3.  It is all about the angles. Who knew that you should always find your angles when posing for a photo shoot before ANTM. Tyra shows her contestants exactly how it is done because she does the same photo shoot they compete in each week. We also never knew the importance of combining those angles with modeling HT2 (Head-to-Toe). Add being fierce and showing expression in your eyes to the posing recipe and top it with spending an hour per week modeling along with Tyra and her cast of young hopefuls. This will guarantee a perfect shot!


4.  Critiques aren’t always nice. We always knew that the modeling business was difficult. But we never knew how brutal the critiques actually were before ANTM. The judge’s panel mince no words when delivering evaluations of the models runway walks, photo shoots, performances or personal style. This may be one of the most realistic aspects of the show! The criticism your client will receive can be brutal. If your client cannot handle tough critiques, this is the WRONG business.

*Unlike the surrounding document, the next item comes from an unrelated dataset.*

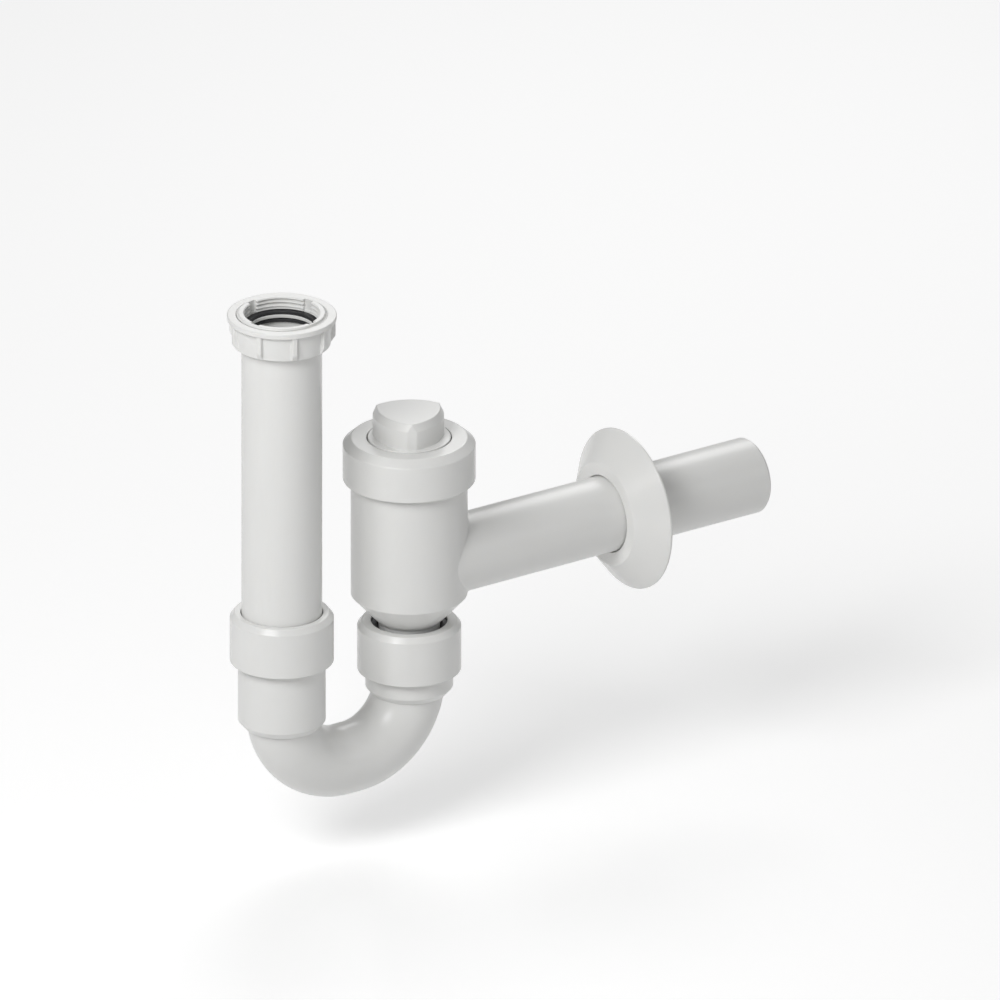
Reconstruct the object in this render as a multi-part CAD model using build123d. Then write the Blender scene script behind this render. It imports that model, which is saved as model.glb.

5.  Success is difficult. Some of the things you see on the show are completely unrealistic. Your client will probably never have to walk a runway wearing stilts or do a photo shoot swinging from a tightrope, but the struggle to make it in this industry is realistic. The competition that the show displays is for television but the competitive nature of the modeling business is true. A model will need the commitment and dedication like the ANTM contestants to succeed in this business.


There is nothing better than a rainy day and a good ole’ ANTM marathon. My client and I will always be ANTM fans. Love it or hate it the things we have learned cannot be denied. The Tyra posters may come down in three weeks when my client moves to pursue modeling in NYC, but our love and appreciation for what Ms. Banks has taught us over the years is timeless.